Et parlant de manque de confiance. Comment voulez-vous que nous aussi nous fassions confiance au regard que porte l’international sur la situation en Guinée quand des médias aussi réputés que France 24 ou La Croix commentent la situation en Guinée ? Des médias aussi ‘‘professionnels’’ que ceux-ci ont utilisé l’analyse de quelqu’un qu’ils ont présenté comme ‘‘expert indépendant’’ alors que cette personne a déclaré officiellement et publiquement son adhésion à l’UFDG ! Toute la Guinée sait ça, sauf ces deux médias ! Nous sommes d’accord pour collaborer avec tous ceux qui vont nous aider à sauver des vies guinéennes et prévenir d’autres morts. Ceux qui cherchent juste à alimenter des statistiques à sensation et justifier leur existence ne sont pas là pour nous aider. Ils ont leur propre agenda et nous n’avons pas les mêmes objectifs.
cette crise est une occasion de redécouvrir la nature humaine
Vous êtes personnellement attaqué sur les violences et les morts pendant les manifestations…

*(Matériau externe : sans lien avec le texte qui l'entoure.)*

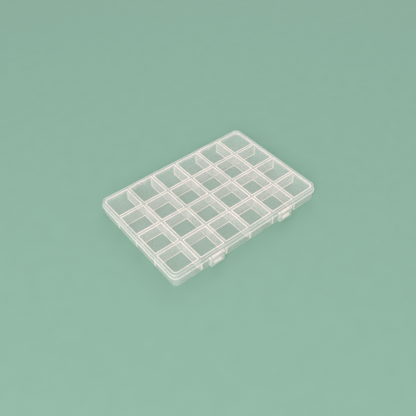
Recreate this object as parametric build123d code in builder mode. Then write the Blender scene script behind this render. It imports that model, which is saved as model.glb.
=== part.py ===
"""Clear compartment storage box: a base with 24 fixed compartments, a hinged lid and two latches.

Millimetres, +Z up, long side along X. The origin is the centre of the base's flat underside.
The latches are on the front, at -Y, and the hinge is on the back, at +Y.
Heights are above the underside. An "out" distance is measured outwards from the grid outline,
which is the rectangle of all the compartments, and is negative inside it.
"""
import os
from math import atan2, degrees

from build123d import *

# Compartment grid
columns = 6
rows = 4
pitch_x = 31.0
pitch_y = 32.0
corner_radius = 5.4

# Heights
box_height = 18.5
ledge_height = 11.4
lid_plate = 0.8
floor_thickness = 1.6

# Base walls, as distances out from the grid outline
foot_out = 0.2
ledge_out = 0.6
rim_out = -0.3
rim_thickness = 0.8
foot_round = 2.0
floor_round = 3.0
rim_chamfer = 0.3

# Dividers
divider_top = 1.0
divider_foot = 1.2
divider_root_flare = 0.6

# Lid
skirt_top_out = 0.9
skirt_bottom_out = 1.05
bead_out = 1.8
bead_height = 1.0
bead_round = 0.4
lid_edge_round = 0.8
rib_height = 0.8
rib_root = 1.1
rib_tip = 0.7
rib_from_divider = 1.54
rib_from_outline = 2.1
rib_corner_radius = 4.6

# Clearances
lid_side_clearance = 0.2
lid_top_clearance = 0.2
lid_ledge_clearance = 0.3
pivot_clearance = 0.08
knuckle_side_clearance = 0.3
hook_clearance = 0.2

# How far the lugs are sunk into their walls
lug_root_depth = 0.3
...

Je comprends qu’une famille de victime ait un ressentiment contre ma personne. Je suis ministre de la Sécurité et lorsqu’un Guinéen meurt dans des conditions aussi dramatiques, je comprends parfaitement que la colère de ses proches s’abatte sur moi. Surtout si aucun coupable n’est appréhendé. Pour tous les autres qui condamnent, insultent ou menacent sur la base des informations rapportées par les réseaux sociaux, les médias et les ONGs sans prendre la peine de l’analyse ou de recouper les informations, je me dis que cette crise est une occasion de redécouvrir la nature humaine. Et pour eux et pour moi.
qu’on retrouve les coupables et que tous ceux qui sont responsables de cela répondent de leurs actes
Quel est le nombre de victimes ?
A date, à Conakry, les morgues des hôpitaux de Donka, Ignace Deen et du Sino-guinéen ont enregistré vingt-un morts, dont l’âge varie entre quatorze et trente-cinq ans. Huit des victimes sont des agents. On a aussi enregistré quatre autres morts à Kissidougou, Pita et Dalaba. Il y a une centaine de blessés et des dizaines de maisons incendiées.
Mon souhait le plus cher est que cela s’arrête, qu’on retrouve les coupables et que tous ceux qui sont responsables de cela répondent de leurs actes.